THIRUVANANTHAPURAM: The convenient confederation of communities, formed in the face of proposed reforms in the education sector, is on the rocks. Nair, Christian and Muslim groups, which run scores of educational institutions in the state, are at each other’s throats. The immediate provocation is a report submitted by a committee appointed by the state government to look into the Justice Rajinder Sachar committee report on Muslim backwardness.

As soon as the 11-member committee, headed by local governance minister Paloli Mohammed Kutty, submitted its report to the chief minister last week, Nair Service Society (NSS) opposed its recommendations. The committee had recommended the formation of a full-fledged department for the welfare of minorities. It also mooted reservation for Muslims in all government and government-aided institutions.

The mud slinging started with NSS general secretary PK Narayana Panicker, who said that the Sachar Committee recommendations would break down the social balance and communal harmony in Kerala. In retort, Muslim Education Society (MES) president PA Fazal Gafoor, a member of the Paloli committee, threatened to pull out of an agreement reached with the government on the muddled self-financing colleges’ issue if NSS continued to oppose the report.

But it was the remark of Gafoor that Panicker was speaking in the language of a local goon that provoked the BJP. “If MES does not correct its language, it will have to pay the price,” party state president PK Krishna Das said on Monday. He vowed that the party would protest against Sachar and Paloli reports. The NSS found itself isolated in the motley group of communities opposing the Left Democratic Front government’s move to regulate the self-financing professional colleges and reform primary and secondary education sectors, when the Catholic Church backed the Sachar report. “We don’t have any opposition to the Sachar Committee report,” Cardinal Varkey Vithayathil told reporters in Kochi.
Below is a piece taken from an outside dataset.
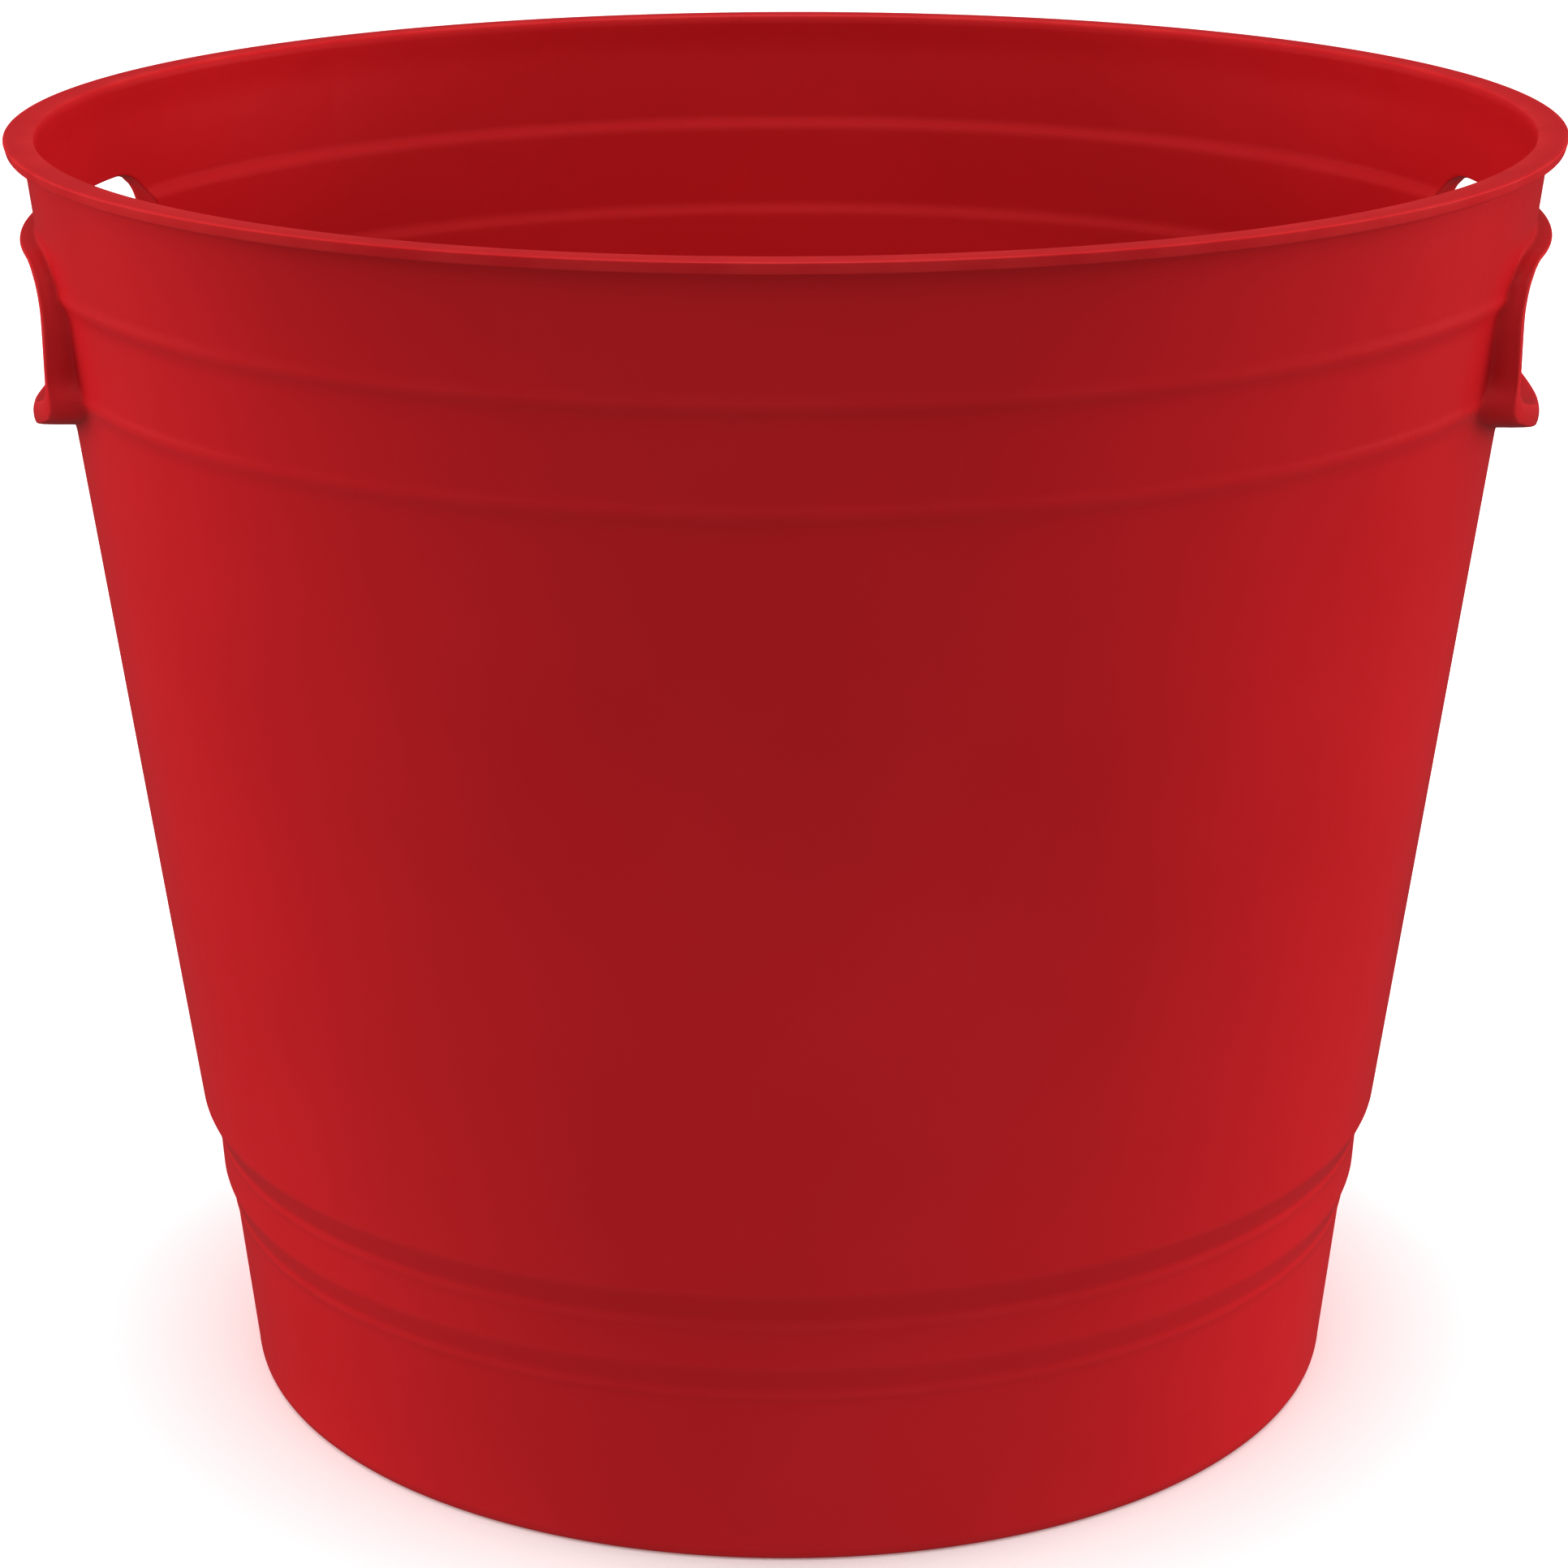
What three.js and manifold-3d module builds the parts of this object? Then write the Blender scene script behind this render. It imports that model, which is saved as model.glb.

“We may not approve of all the positions of NSS. But we would like to cooperate in areas of common interest, as in education,” Vithayathil, who was elected the president of the Catholic Bishops Council of India, said. Leaders of various Christian denominations had reached a pact with NSS in November to oppose the proposed reforms to the Kerala education rules. The 15-point recommendations of the Paloli committee report also moots establishing education institutions in Muslim-dominated areas.